EXERCISE GOAL. Draw out every line with the word "Vector" from the listing below.

## START

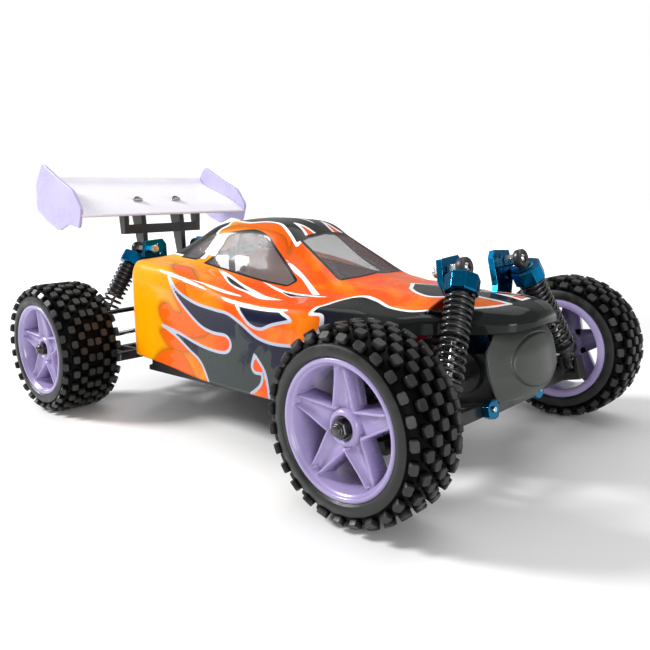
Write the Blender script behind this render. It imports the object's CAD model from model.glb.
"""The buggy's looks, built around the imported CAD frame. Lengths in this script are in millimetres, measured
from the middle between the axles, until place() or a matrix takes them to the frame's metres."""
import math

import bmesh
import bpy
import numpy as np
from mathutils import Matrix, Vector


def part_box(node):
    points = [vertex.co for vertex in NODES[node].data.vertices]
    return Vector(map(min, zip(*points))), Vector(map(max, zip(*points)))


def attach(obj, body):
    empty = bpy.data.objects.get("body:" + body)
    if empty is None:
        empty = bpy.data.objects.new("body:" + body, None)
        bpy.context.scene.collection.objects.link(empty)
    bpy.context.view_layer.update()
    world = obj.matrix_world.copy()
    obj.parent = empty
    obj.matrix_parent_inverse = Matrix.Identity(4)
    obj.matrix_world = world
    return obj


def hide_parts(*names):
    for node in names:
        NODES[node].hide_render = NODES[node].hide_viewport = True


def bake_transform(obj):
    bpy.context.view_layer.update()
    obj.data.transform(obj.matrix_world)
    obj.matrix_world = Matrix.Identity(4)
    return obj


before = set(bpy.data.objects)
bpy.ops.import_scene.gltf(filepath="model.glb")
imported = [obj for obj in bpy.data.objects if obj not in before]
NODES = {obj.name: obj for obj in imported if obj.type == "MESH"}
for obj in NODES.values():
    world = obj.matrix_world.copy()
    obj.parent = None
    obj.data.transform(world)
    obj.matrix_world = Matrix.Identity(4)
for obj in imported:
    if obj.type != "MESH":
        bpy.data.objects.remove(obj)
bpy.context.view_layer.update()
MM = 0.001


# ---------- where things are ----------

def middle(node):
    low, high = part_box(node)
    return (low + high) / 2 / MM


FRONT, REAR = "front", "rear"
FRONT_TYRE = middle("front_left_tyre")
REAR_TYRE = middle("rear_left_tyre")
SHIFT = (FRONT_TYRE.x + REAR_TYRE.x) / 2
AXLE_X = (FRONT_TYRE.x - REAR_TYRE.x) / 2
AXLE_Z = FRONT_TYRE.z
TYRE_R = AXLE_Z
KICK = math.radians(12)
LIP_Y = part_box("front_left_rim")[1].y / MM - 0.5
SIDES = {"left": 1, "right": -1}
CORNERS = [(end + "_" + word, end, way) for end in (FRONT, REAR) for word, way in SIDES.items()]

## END

COMPLETED TASK.
from mathutils import Matrix, Vector
    return Vector(map(min, zip(*points))), Vector(map(max, zip(*points)))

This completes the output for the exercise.